Nifty browser trick

I’ve only tried this in Safari, but imagine it would work in some other browsers.

Safari allows you to set a custom base CSS stylesheet. In fact, this is the only way to turn off link underlining in Safari. Since I prefer this, I had already set one up. Simply create a text file, call it “mystyles.css” (or whatever) and drop it in ~/Library/Safari. Put the appropriate CSS in the file, quit Safari, and restart. For example, to turn off underlined links, I used the following:

a:link { text-decoration: none; }
a:active { text-decoration: none; }
a:visited { text-decoration: none; }
a:hover { text-decoration: underline; }

It occurred to me that I could use the often-ignored attribute-matching selector capability of CSS to create a primitive ad blocker.
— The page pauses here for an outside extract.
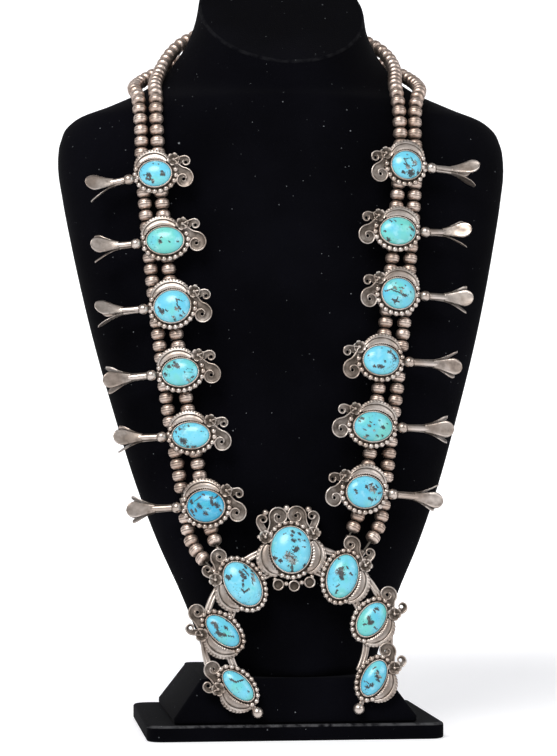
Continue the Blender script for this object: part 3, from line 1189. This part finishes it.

Banner ads are normally 468 x 60 pixels. Using CSS, it is possible to select images that have declared height and width values, and style them as invisible. Here’s how:

img[width="468"][height="60"] {visibility: hidden;}

You can add variations on this with different dimensions for the tall sidebar ads one occasionally sees, use it with different tags, etc. For example the New York Times hides gigantic sidebar ads inside an IFRAME, and use javascript to indirectly load an image (actually, I think it’s a flash animation). This makes it hard to block the image if you have javascript turned on, but you can just block the IFRAME instead

iframe[width="352"][height="852"] {visibility: hidden;}

I’d be eager to hear any other uses for this trick. It would be nice if CSS allowed partial matches, so that we could match on, say *[href="*doubleclick.net*"] As far as I know, this isn’t possible.